Osman can avoid risks of the outside world that he finds uncomfortable and unpredictable and deal with the uncertainties of modern life on the basis of not being an “el adamı” to a rich uncle. The uncle through owning a company can act in the given social structure for the best management of his family and his work. But Osman can only do so at the cost of compromising his self-esteem and individuality, struggling to adapt to rules he did not create and fulfilling roles he is not fit for.

References

Dubetsky, Alan. 1976. “Kinship, Primordial Ties, and Factory Organization in Turkey: An Anthropological View.” International Journal of Middle East Studies (7): 433-451.

Kıray, Mübeccel. 1964. Ağır Sanayiden Önce Bir Sahil Kasabası. [A Coastal Province before Heavy Industry.] Ankara: Devlet Karayolları Publishing.

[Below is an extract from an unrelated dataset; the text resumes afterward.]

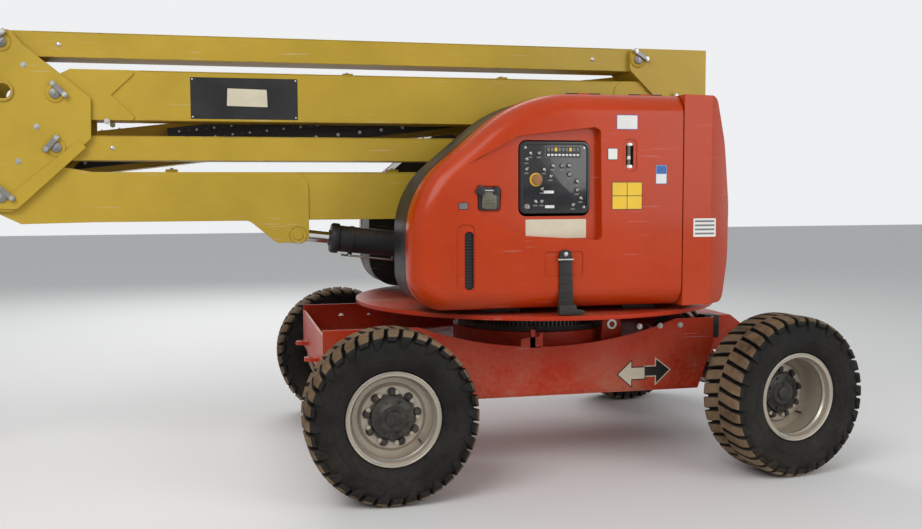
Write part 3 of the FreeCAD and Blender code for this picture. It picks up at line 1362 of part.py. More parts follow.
def jib():
    """The jib's box tube and its link, modelled level and then dipped."""
    x, z = JIB_PIN
    low = jib_y() - S.jib_width / 2
    high = jib_y() + S.jib_width / 2
    far = x - S.jib_length
    body = tube("jib", far + 30, x - 30, z, S.jib_depth, low, high, 6)
    pieces = [body]
    for end, place in (("near", x), ("far", far)):
        pieces.append(pin(f"jib_boss_{end}", place, z, low, high, 38))
    ear_x, ear_z = x - S.jib_cyl_reach, z - S.jib_cyl_side
    ear = [(ear_x - 60, z - 40), (ear_x - 28, ear_z - 26), (ear_x + 28, ear_z - 26), (ear_x + 60, z - 40)]
    for side, start in (("near", low), ("far", high - 12)):
        pieces.append(pad(f"jib_ear_{side}", "xz", ear, start, start + 12, rounds=[((1, 2), 20)]))
    eye = S.main_y + S.jib_cyl_shift - S.jib_eye / 2
    pieces.append(pin("jib_ear_pin", ear_x, ear_z, low - 5, eye - S.seat_gap, 16))
    holes = [bore("jib_bore_near", x, z, low, high, 20), bore("jib_bore_far", far, z, low, high, 20)]
    piece = less("jib", joined("jib_blank", pieces), holes)
    node("jib", tilt(piece, (x, 0, z), -float(S.jib_rest)))
    link_x, link_z = JIB_LINK_PIN
    link_far = link_x - S.jib_length
    half = S.jib_link_depth / 2
    bar = [
        box("jib_link_bar", (link_far + 10, low + 20, link_z - half), (link_x - 10, high - 20, link_z + half))
    ]
    for end, place in (("near", link_x), ("far", link_far)):
        bar.append(pin(f"jib_link_boss_{end}", place, link_z, low + 20, high - 20, 26))
    link_holes = [
        bore("jib_link_bore_near", link_x, link_z, low, high, 14),
        bore("jib_link_bore_far", link_far, link_z, low, high, 14),
    ]
    piece = less("jib_link", joined("jib_link_blank", bar), link_holes)
    node("jib_link", tilt(piece, (link_x, 0, link_z), -float(S.jib_rest)))


def platform_support():
    """Plates on the jib's end pins that hold the rotator's upright body."""
    mid = S.main_y
    x, z = JIB_END
    turning = ROTATOR_X + 80
    outline = [
        (x + 34, z - 34), (JIB_LINK_END[0] + 34, JIB_LINK_END[1] + 30),
        (JIB_LINK_END[0] - 30, JIB_LINK_END[1] + 34), (turning, z + 248), (ROTATOR_X, z + 248),
        (ROTATOR_X, z - 20), (turning, z - 20),
    ]
    half = S.bracket_half_width
    pieces = []
    for side, low in (("near", mid - half - S.bracket_plate), ("far", mid + half)):
        rounds = [((0, 1, 2), 24)]
        pieces.append(pad(f"support_{side}", "xz", outline, low, low + S.bracket_plate, rounds))
    low, high = mid - half - S.bracket_plate - 2, mid + half + S.bracket_plate + 2
    pieces.append(pin("support_pin_jib", x, z, low, high, 20))
    pieces.append(pin("support_pin_link", JIB_LINK_END[0], JIB_LINK_END[1], low, high, 14))
    pieces.append(rod("rotator_body", "z", (ROTATOR_X, mid, z - 20), S.rotator_radius, 270))
    web = box("support_web", (ROTATOR_X - 20, mid - half - 1, z - 20), (ROTATOR_X + 56, mid + half + 1, z + 250))
    pieces.append(web)
    hole = rod("rotator_hole", "z", (ROTATOR_X, mid, z - 21), S.spindle_radius + S.pin_clearance, 272)
    node("platform_support", less("platform_support", joined("support_blank", pieces), [hole]))


def gate_opening():
    """The gate's two posts, as x places."""
    start = PLATFORM_LEFT + S.rail_radius + S.gate_from
    return start, start + S.gate_wide


def rails():
    """The platform's tube frame: posts on the floor, rails a little thinner, toe boards."""
    floor = S.platform_floor - S.tread_rise
    r = S.rail_radius
    thin = r - 2
    left, right = PLATFORM_LEFT + r, PLATFORM_RIGHT - r
    low, high = PLATFORM_LOW + r, PLATFORM_HIGH - r
    middle = S.main_y
    gate_from, gate_to = gate_opening()
    top = S.platform_floor + S.rail_height
    posts = [
        (left, low), (right, low), (left, high), (right, high), (left, middle), (right, middle),
        (gate_from, low), (gate_to, low),
    ]
    pieces = []
    for number, (x, y) in enumerate(posts):
        pieces.append(rod(f"post_{number}", "z", (x, y, floor), r, top - floor))
    for level, z in (("top", top - r), ("mid", S.platform_floor + S.rail_height / 2)):
        pieces.append(rod(f"rail_{level}_left", "y", (left, low, z), thin, high - low))
        pieces.append(rod(f"rail_{level}_right", "y", (right, low, z), thin, high - low))
        pieces.append(rod(f"rail_{level}_far", "x", (left, high, z), thin, right - left))
        pieces.append(rod(f"rail_{level}_near_a", "x", (left, low, z), thin, gate_from - left))
        pieces.append(rod(f"rail_{level}_near_b", "x", (gate_to, low, z), thin, right - gate_to))
    half = S.toe_plate / 2
    toe = floor + S.toe_board
    for name, start, end in (
        ("left", (left - half, low), (left + half, high)),
        ("right", (right - half, low), (right + half, high)),
        ("far", (left, high - half), (right, high + half)),
        ("near_a", (left, low - half), (gate_from, low + half)),
        ("near_b", (gate_to, low - half), (right, low + half)),
    ):
        pieces.append(box("toe_" + name, (start[0], start[1], floor), (end[0], end[1], toe)))
    hinge_x = gate_to - S.gate_stand_off
    leaf_low, leaf_top = gate_levels()
    for name, z_low, z_pin in (("low", leaf_low - 16, leaf_low - 12), ("top", leaf_top + 6, leaf_top - 34)):
        pieces.append(box(f"gate_hinge_{name}", (hinge_x - 12, low - 10, z_low), (gate_to, low + 10, z_low + 10)))
        pieces.append(rod(f"gate_hinge_pin_{name}", "z", (hinge_x, low, z_pin), S.gate_pin, 46))
    node("platform_rails", joined("platform_rails", pieces))


def floor_plate():
    """The platform's floor on its beams, with the arms that hold the rotator's pins."""
    floor = S.platform_floor - S.tread_rise
    r = S.rail_radius
    middle = S.main_y
    inset = r * 2 + 6
    pieces = [
        box("floor_plate", (PLATFORM_LEFT, PLATFORM_LOW, floor - 8), (PLATFORM_RIGHT, PLATFORM_HIGH, floor)),
        box(
            "floor_tread", (PLATFORM_LEFT + inset, PLATFORM_LOW + inset, floor - 1),
            (PLATFORM_RIGHT - S.console_room, PLATFORM_HIGH - inset, S.platform_floor),
        ),
    ]
    beams = (PLATFORM_LOW + r, middle - 25, PLATFORM_HIGH - r - 50)
    for number, y in enumerate(beams):
        start = (PLATFORM_LEFT + r, y, floor - 48)
        pieces.append(box(f"floor_beam_{number}", start, (PLATFORM_RIGHT - r, y + 50, floor - 7)))
    z = JIB_END[1]
    swing_top = z + 256
    near, far = middle - 60, middle + 60
    inner = ROTATOR_X + 40
    pieces += [
        box("swing_arm_top", (PLATFORM_RIGHT + 1, near, swing_top), (inner, far, swing_top + 20)),
        box("swing_arm_low", (PLATFORM_RIGHT + 1, near, z - 46), (inner, far, z - 26)),
        box(
            "swing_arm_back", (PLATFORM_RIGHT + S.seat_gap, near, floor - 48),
            (PLATFORM_RIGHT + 12, far, swing_top + 20),
        ),
        box("swing_arm_foot", (PLATFORM_RIGHT - 60, near, floor - 48), (PLATFORM_RIGHT + 12, far, floor - 7)),
        rod("rotator_pin_low", "z", (ROTATOR_X, middle, z - 30), S.spindle_radius, 80),
        rod("rotator_pin_top", "z", (ROTATOR_X, middle, swing_top - 70), S.spindle_radius, 80),
    ]
    node("platform_floor", joined("platform_floor", pieces))


def gate_levels():
    """Bottom and top of the gate's posts."""
    low = S.platform_floor + S.toe_board + 40
    return low, low + S.rail_height - S.toe_board - 90


def gate():
    """A tube leaf on two pins in the near rail."""
    r = S.rail_radius
    y = PLATFORM_LOW + r
    gate_from, gate_to = gate_opening()
    low, top = gate_levels()
    start, hinge_x = gate_from + 56, gate_to - S.gate_stand_off
    leaf = [rod("gate_post_a", "z", (start, y, low), r - 3, top - low)]
    leaf.append(rod("gate_post_b", "z", (hinge_x, y, low), r - 3, top - low))
    for number, z in enumerate((low + 20, S.platform_floor + S.rail_height / 2, top - 20)):
        leaf.append(rod(f"gate_bar_{number}", "x", (start, y, z), r - 5, hinge_x - start))
    hole = rod("gate_hole", "z", (hinge_x, y, low - 5), S.gate_pin + S.pin_clearance, S.rail_height)
    node("platform_gate", less("platform_gate", joined("gate_blank", leaf), [hole]))


def console():
    """The control box on the top rail, with two joysticks."""
    right = PLATFORM_RIGHT - S.rail_radius
    back = right - S.rail_radius - S.seat_gap
    top = S.platform_floor + S.rail_height
    middle = S.main_y
    front = PLATFORM_RIGHT - S.console_room + 6
    case = pad(
        "console_case", "xz",
        [(front, top - 200), (back, top - 200), (back, top - 20), (right - 30, top + 20), (front, top - 30)],
        middle - 230, middle + 230,
    )
    pieces = [case]
    for name, y in (("a", middle - 140), ("b", middle + 140)):
        pieces.append(rod(f"console_stick_{name}", "z", (right - 90, y, top - 30), 9, 90))
        pieces.append(rod(f"console_knob_{name}", "z", (right - 90, y, top + 40), 17, 30))
    node("platform_console", joined("platform_console", pieces))


def check_document():
    """Stops the build when a feature or a node's solid has failed."""
    DOC.recompute()
    faults = []
    for thing in DOC.Objects:
        if "Invalid" in thing.State or "Error" in thing.State:
            faults.append(f"{thing.Name} {thing.State}")
    for name, thing in NODES.items():
        shape = thing.Shape
        if shape.isNull() or not shape.isValid() or not shape.Solids:
            faults.append(f"{name} has no valid solid")
    if faults:
        raise RuntimeError("; ".join(faults))


def write_parts():
    os.makedirs("parts", exist_ok=True)
    for name, thing in NODES.items():
        thing.Shape.exportStep(f"parts/{name}.step")


wheels()
axles()
chassis()
turntable()
counterweight()
for hood_side, hood_sign in (("near", -1), ("far", 1)):
    hood(hood_side, hood_sign)
    hood_frame(hood_side, hood_sign)
inside_hoods()
lower_tower()
lower_upright()
mid_tower()
upper_upright()
cylinders()
main_boom()
fly_boom()
cable_carrier()
level_bracket()
jib()
platform_support()
rails()
floor_plate()
gate()
console()
check_document()
write_parts()
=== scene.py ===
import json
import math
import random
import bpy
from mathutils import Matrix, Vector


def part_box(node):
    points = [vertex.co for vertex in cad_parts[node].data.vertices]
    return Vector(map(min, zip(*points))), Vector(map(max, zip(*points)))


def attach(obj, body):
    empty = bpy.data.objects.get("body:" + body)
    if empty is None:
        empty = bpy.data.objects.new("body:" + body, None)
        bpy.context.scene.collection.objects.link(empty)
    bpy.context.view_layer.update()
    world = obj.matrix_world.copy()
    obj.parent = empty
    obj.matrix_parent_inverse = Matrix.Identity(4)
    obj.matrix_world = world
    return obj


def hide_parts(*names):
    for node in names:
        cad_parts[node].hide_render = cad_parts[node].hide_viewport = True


bl_info = {
    "name": "Articulating boom lift",
    "version": (1, 0, 0),
    "blender": (4, 5, 0),
    "location": "View3D > Sidebar > Boom lift",
    "description": "Dresses the packed boom lift with paint, trim, hoses and a studio floor",
    "category": "Object",
}

import bmesh
import bpy
from mathutils import Matrix, Vector

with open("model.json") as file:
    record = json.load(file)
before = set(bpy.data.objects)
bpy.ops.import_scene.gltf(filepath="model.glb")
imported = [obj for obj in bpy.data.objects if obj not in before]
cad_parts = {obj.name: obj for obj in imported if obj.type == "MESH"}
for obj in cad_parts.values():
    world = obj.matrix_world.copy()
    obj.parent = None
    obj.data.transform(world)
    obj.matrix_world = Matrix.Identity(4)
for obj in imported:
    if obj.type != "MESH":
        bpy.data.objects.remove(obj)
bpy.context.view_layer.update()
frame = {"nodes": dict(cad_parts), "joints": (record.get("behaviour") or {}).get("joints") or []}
NODES = frame["nodes"]
PLACE = {joint["name"]: Vector(joint["pos_m"]) for joint in frame["joints"] if "pos_m" in joint}

UP = Vector((0.0, 0.0, 1.0))
NEAR = Vector((0.0, -1.0, 0.0))


# Settings

class PaintSettings(bpy.types.PropertyGroup):
    """Colours and wear of the painted steel and the mouldings."""

    hood: bpy.props.FloatVectorProperty(
        name="Hood colour", description="Glossy moulded covers and counterweight",
        subtype="COLOR", size=3, min=0.0, max=1.0, default=(0.45, 0.036, 0.001),
    )
    chassis: bpy.props.FloatVectorProperty(
        name="Chassis colour", description="Painted steel of chassis, turntable, jib and platform",
        subtype="COLOR", size=3, min=0.0, max=1.0, default=(0.42, 0.022, 0.001),
    )
    boom: bpy.props.FloatVectorProperty(
        name="Boom colour", description="Booms, links and uprights",
        subtype="COLOR", size=3, min=0.0, max=1.0, default=(0.45, 0.300, 0.029),
    )
    black: bpy.props.FloatVectorProperty(
        name="Black paint", description="Axles, cylinders and brackets",
        subtype="COLOR", size=3, min=0.0, max=1.0, default=(0.018, 0.018, 0.019),
    )
    rim: bpy.props.FloatVectorProperty(
        name="Rim colour", description="Wheel rims and discs",
        subtype="COLOR", size=3, min=0.0, max=1.0, default=(0.37, 0.325, 0.26),
    )
    wear: bpy.props.FloatProperty(
        name="Wear", description="How far edges are rubbed to bare metal", subtype="FACTOR",
        min=0.0, max=1.0, default=0.5,
    )
    dust: bpy.props.FloatProperty(
        name="Dust", description="Tan road dust near the ground", subtype="FACTOR",
        min=0.0, max=1.0, default=0.5,
    )


class StageSettings(bpy.types.PropertyGroup):
    """Camera and studio."""

    place: bpy.props.FloatVectorProperty(
        name="Camera place", description="Where the camera stands", subtype="TRANSLATION", unit="LENGTH",
        size=3, default=(-0.073, -5.764, 1.488),
    )
    yaw: bpy.props.FloatProperty(
        name="Yaw", description="Turn to the right of +Y", subtype="ANGLE", default=math.radians(13.41),
    )
    pitch: bpy.props.FloatProperty(
        name="Pitch", description="Dip below the horizon", subtype="ANGLE", default=math.radians(4.24),
    )
    roll: bpy.props.FloatProperty(
        name="Roll", description="Lean of the horizon", subtype="ANGLE", default=math.radians(-0.18),
    )
    lens: bpy.props.FloatProperty(
        name="Lens", description="Focal length on a 36 mm sensor", unit="CAMERA", default=39.83,
    )
    floor: bpy.props.FloatVectorProperty(
        name="Floor colour", description="Floor and backdrop", subtype="COLOR", size=3,
        min=0.0, max=1.0, default=(0.80, 0.80, 0.79),
    )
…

Stirling, Paul. 1965. The Turkish Village. New York: Science Ed.

Notes

i “Outsider” in Turkish, it is a synonym for “yabancı.”

ii All names are anonymized.

iii He co-owns the company with a non-relative. I gave more information about its management and work organization in my previous blog post.

iv The situation of being away from one’s homeland.

v According to Turkish Statistical Agency, Çorum’s rate of net migration was -12% in 2015.